Exercise details
Only one portion of the data is to be written out: from the line bearing "for label, piece" through the line bearing "import numpy as np". Write it exactly as it appears.

Available data
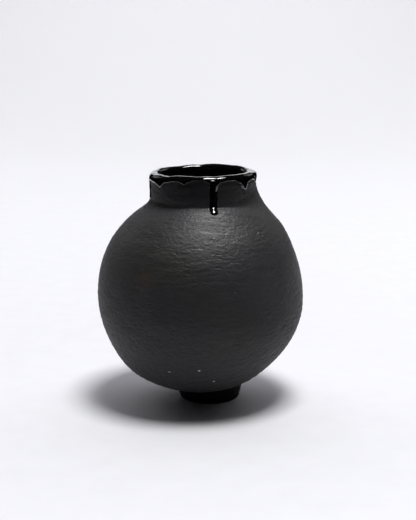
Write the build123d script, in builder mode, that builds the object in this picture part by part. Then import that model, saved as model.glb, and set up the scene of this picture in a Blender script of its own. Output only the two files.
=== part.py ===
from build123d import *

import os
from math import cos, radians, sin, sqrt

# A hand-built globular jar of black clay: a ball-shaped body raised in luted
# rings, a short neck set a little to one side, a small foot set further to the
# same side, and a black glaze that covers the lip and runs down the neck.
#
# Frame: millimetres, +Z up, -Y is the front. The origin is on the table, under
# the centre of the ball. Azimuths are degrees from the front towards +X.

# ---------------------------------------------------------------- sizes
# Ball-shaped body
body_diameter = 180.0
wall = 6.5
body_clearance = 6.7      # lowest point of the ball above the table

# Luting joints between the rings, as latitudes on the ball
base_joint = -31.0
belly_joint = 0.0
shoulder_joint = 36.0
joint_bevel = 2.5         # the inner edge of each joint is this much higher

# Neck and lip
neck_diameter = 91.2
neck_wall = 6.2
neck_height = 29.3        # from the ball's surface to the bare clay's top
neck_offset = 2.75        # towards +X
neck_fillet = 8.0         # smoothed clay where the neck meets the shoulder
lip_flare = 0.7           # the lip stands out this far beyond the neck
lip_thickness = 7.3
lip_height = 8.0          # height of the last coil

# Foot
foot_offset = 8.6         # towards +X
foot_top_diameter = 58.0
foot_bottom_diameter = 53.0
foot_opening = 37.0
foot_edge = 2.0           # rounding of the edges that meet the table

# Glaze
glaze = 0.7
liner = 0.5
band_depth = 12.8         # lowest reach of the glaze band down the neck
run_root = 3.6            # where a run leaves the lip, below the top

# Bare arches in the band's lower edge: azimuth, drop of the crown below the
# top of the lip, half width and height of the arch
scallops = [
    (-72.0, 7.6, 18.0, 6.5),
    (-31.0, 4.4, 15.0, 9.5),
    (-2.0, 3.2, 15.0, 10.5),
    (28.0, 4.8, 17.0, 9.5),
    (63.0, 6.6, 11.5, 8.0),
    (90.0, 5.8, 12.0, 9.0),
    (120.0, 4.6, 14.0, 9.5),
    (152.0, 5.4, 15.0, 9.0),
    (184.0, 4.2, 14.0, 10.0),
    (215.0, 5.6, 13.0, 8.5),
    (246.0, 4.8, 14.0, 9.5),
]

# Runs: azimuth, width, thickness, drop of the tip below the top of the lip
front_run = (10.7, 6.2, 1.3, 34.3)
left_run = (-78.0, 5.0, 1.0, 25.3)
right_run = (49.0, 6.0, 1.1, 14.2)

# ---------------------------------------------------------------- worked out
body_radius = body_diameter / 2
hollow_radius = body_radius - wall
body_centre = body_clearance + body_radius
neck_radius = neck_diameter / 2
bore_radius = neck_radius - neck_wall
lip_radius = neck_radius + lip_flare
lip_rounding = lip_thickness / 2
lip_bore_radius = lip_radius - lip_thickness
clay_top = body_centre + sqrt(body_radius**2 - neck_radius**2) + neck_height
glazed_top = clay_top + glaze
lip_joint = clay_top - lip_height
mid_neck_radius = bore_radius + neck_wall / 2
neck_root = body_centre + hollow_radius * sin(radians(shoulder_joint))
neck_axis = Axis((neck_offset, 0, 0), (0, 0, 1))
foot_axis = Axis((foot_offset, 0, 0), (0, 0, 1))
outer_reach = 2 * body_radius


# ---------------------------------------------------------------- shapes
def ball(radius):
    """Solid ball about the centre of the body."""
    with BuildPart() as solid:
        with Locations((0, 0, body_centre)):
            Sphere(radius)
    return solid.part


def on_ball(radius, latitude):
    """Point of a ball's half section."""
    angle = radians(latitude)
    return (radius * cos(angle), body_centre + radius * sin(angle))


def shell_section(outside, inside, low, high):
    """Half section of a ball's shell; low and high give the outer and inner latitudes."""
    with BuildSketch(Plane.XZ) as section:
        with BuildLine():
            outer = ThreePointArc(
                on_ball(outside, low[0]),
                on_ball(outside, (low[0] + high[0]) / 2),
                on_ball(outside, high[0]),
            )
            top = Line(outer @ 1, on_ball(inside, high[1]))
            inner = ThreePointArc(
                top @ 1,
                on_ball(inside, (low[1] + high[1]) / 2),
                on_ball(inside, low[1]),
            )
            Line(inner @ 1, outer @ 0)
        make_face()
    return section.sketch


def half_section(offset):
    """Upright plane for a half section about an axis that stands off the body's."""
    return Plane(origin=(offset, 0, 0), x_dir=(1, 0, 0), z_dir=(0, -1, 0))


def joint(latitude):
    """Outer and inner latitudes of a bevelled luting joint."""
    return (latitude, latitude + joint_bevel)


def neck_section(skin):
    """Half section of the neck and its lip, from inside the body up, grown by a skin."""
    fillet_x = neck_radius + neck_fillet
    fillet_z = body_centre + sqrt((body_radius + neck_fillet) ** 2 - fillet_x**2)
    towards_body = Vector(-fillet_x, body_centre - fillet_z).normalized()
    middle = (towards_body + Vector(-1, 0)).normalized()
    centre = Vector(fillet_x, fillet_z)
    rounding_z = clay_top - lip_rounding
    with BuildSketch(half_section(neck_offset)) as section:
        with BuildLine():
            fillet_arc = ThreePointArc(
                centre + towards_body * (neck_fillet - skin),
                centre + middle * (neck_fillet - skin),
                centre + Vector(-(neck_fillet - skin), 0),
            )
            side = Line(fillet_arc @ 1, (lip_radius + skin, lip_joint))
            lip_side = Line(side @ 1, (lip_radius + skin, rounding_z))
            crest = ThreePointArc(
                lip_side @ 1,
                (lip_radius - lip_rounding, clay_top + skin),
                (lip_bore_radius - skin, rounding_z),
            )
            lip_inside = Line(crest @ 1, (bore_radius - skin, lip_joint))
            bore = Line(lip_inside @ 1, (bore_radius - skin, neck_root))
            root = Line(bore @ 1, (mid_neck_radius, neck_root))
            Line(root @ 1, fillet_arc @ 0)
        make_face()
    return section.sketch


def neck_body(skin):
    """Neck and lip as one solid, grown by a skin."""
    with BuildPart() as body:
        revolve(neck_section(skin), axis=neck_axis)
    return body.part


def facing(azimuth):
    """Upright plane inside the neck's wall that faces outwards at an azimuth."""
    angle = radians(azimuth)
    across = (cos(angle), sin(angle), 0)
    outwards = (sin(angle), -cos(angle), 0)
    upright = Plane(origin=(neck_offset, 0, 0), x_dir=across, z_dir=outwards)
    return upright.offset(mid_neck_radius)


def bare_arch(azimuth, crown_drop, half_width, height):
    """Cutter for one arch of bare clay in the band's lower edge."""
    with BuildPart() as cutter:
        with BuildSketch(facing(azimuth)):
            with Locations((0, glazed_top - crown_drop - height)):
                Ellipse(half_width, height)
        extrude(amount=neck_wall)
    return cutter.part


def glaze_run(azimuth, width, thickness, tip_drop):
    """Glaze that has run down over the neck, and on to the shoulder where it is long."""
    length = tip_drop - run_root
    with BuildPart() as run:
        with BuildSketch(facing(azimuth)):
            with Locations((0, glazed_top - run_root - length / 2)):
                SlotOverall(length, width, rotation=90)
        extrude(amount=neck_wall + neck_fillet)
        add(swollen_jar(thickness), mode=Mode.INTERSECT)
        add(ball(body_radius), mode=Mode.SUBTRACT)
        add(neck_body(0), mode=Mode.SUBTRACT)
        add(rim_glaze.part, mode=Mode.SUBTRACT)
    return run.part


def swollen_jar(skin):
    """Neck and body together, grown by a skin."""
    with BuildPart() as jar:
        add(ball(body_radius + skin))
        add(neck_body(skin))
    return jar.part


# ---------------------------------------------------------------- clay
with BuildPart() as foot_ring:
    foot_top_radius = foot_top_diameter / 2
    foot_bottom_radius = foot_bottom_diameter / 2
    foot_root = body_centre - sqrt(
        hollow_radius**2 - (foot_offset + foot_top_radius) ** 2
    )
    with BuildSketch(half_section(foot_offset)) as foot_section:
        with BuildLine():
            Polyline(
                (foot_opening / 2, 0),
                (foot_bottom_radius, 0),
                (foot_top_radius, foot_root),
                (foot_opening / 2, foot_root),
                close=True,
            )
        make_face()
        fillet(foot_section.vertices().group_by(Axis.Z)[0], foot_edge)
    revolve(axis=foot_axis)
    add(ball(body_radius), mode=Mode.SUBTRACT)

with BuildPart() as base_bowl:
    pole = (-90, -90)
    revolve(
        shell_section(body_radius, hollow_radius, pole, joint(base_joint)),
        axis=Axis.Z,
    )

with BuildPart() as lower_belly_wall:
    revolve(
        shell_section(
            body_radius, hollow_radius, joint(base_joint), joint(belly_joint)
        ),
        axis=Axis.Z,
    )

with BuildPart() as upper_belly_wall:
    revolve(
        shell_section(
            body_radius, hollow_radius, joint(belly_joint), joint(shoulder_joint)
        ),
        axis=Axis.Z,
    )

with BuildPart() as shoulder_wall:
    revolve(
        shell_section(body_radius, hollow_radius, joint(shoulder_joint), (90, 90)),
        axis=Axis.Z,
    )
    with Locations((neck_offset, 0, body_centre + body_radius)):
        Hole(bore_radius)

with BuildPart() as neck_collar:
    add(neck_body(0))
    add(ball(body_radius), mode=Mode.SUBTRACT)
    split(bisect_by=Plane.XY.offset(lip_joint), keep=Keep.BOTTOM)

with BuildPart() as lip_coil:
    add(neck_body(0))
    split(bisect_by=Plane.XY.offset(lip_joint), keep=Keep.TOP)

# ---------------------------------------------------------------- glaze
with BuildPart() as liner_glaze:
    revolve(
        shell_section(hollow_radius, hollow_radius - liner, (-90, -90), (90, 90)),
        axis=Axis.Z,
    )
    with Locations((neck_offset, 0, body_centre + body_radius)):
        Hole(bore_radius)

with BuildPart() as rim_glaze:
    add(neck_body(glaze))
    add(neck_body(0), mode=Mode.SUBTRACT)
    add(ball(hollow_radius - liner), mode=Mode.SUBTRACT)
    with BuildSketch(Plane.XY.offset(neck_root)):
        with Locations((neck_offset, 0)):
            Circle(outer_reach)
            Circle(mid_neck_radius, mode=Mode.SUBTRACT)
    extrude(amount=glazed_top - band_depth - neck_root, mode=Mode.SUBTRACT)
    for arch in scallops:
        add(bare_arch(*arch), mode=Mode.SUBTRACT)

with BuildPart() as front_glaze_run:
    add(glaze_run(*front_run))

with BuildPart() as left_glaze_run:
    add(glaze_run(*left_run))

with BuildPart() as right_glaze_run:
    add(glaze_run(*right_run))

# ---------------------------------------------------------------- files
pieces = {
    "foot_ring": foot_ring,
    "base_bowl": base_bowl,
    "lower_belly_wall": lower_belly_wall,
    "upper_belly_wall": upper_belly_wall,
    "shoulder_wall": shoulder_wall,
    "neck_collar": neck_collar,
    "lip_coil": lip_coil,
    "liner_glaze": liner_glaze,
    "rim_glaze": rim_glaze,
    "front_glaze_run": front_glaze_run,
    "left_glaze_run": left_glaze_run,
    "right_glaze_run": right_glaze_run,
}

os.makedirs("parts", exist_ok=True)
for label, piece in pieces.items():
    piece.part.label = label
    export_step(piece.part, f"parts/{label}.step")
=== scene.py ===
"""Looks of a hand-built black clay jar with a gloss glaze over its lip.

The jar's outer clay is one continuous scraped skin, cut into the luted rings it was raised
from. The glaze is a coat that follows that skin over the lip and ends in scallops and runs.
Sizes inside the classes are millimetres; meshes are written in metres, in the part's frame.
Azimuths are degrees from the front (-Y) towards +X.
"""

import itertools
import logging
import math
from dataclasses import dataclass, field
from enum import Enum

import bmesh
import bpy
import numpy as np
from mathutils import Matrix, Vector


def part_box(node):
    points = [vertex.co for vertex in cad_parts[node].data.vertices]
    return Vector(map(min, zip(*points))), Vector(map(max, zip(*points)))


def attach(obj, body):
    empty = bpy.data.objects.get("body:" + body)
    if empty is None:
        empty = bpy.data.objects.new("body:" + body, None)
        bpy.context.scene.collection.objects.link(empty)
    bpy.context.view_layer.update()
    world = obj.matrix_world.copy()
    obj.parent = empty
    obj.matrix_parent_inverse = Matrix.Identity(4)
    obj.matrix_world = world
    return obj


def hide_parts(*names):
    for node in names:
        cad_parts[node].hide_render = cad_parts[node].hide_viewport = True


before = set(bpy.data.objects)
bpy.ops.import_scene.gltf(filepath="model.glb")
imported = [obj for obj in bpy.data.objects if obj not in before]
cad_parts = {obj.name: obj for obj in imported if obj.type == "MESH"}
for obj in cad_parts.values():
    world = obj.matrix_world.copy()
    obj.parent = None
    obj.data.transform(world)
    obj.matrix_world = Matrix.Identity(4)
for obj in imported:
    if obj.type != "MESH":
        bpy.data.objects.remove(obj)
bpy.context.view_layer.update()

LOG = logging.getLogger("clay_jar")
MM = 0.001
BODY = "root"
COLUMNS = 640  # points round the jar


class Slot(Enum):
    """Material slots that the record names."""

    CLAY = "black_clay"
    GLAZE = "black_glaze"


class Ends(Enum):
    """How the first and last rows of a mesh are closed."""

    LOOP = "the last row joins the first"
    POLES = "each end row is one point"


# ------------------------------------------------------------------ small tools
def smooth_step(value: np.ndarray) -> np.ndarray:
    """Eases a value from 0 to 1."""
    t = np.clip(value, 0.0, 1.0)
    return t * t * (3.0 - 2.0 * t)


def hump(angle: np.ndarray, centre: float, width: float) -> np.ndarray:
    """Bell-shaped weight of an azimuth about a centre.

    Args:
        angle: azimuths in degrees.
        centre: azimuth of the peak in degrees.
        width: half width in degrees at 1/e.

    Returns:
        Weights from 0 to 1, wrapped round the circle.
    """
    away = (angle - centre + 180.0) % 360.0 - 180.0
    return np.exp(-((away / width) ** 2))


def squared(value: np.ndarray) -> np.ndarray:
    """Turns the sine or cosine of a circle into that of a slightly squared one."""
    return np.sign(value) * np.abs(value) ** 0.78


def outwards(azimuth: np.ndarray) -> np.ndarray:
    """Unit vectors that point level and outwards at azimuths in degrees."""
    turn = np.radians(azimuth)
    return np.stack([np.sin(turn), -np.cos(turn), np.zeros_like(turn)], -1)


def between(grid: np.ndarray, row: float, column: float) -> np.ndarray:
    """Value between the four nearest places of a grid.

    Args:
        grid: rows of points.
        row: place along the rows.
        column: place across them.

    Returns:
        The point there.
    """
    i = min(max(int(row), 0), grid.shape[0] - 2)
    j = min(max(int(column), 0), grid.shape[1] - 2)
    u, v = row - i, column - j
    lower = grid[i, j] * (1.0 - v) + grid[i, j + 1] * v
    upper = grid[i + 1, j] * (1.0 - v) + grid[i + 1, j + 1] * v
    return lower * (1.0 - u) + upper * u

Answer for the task
for label, piece in pieces.items():
    piece.part.label = label
    export_step(piece.part, f"parts/{label}.step")
=== scene.py ===
"""Looks of a hand-built black clay jar with a gloss glaze over its lip.

The jar's outer clay is one continuous scraped skin, cut into the luted rings it was raised
from. The glaze is a coat that follows that skin over the lip and ends in scallops and runs.
Sizes inside the classes are millimetres; meshes are written in metres, in the part's frame.
Azimuths are degrees from the front (-Y) towards +X.
"""

import itertools
import logging
import math
from dataclasses import dataclass, field
from enum import Enum

import bmesh
import bpy
import numpy as np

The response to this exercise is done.